== INFORMATION SUPPLIED
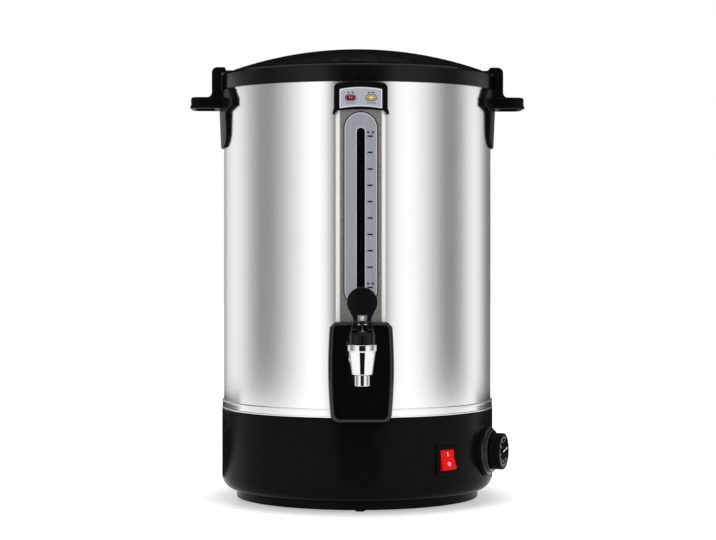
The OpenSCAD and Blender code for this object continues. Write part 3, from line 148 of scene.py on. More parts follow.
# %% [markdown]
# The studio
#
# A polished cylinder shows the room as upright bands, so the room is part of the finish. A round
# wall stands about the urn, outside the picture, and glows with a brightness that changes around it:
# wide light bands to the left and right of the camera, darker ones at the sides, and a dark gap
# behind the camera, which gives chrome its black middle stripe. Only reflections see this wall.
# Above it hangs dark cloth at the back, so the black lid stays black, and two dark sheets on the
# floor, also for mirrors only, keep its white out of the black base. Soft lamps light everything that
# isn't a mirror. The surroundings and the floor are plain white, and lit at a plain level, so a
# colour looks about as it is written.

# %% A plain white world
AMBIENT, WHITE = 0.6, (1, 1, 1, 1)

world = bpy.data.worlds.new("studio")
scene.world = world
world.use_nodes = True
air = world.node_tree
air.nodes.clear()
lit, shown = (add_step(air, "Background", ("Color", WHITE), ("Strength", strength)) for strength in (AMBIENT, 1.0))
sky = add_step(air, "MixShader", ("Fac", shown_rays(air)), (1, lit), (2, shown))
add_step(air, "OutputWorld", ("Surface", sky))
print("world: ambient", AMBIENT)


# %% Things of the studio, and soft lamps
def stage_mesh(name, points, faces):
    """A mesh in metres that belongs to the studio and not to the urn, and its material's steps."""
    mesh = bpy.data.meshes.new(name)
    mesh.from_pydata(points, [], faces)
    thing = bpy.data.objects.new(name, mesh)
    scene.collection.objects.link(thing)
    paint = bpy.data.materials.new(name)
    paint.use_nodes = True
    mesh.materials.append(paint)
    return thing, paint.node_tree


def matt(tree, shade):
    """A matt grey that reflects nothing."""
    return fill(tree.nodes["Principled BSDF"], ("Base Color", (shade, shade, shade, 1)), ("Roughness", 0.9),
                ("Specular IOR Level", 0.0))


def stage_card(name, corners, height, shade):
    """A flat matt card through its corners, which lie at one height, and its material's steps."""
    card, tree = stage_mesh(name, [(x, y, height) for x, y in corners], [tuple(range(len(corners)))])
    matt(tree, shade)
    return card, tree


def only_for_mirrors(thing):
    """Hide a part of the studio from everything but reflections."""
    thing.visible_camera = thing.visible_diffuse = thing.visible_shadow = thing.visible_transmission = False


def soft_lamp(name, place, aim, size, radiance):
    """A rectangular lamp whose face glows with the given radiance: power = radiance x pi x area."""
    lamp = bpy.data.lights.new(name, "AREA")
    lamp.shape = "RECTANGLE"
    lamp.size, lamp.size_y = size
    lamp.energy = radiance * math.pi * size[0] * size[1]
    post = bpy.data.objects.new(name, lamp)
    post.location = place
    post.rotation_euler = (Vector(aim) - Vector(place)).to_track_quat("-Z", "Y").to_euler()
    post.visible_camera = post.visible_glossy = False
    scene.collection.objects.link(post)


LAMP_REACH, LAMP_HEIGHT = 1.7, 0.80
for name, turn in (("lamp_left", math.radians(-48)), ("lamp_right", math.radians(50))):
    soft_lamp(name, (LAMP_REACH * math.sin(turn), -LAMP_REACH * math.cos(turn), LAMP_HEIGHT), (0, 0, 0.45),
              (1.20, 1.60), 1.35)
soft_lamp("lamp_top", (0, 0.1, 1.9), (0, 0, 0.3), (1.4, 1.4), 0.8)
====
## DIRECTIONS FOR THIS TASK
Copy out only the lines running from the beginning of the data to the line with "# colour looks about as it is written.", both ends included.

## COMPLETE ANSWER
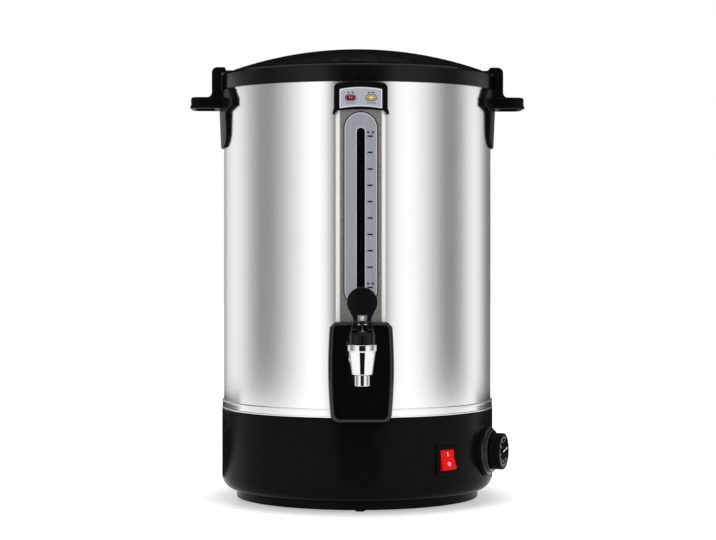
The OpenSCAD and Blender code for this object continues. Write part 3, from line 148 of scene.py on. More parts follow.
# %% [markdown]
# The studio
#
# A polished cylinder shows the room as upright bands, so the room is part of the finish. A round
# wall stands about the urn, outside the picture, and glows with a brightness that changes around it:
# wide light bands to the left and right of the camera, darker ones at the sides, and a dark gap
# behind the camera, which gives chrome its black middle stripe. Only reflections see this wall.
# Above it hangs dark cloth at the back, so the black lid stays black, and two dark sheets on the
# floor, also for mirrors only, keep its white out of the black base. Soft lamps light everything that
# isn't a mirror. The surroundings and the floor are plain white, and lit at a plain level, so a
# colour looks about as it is written.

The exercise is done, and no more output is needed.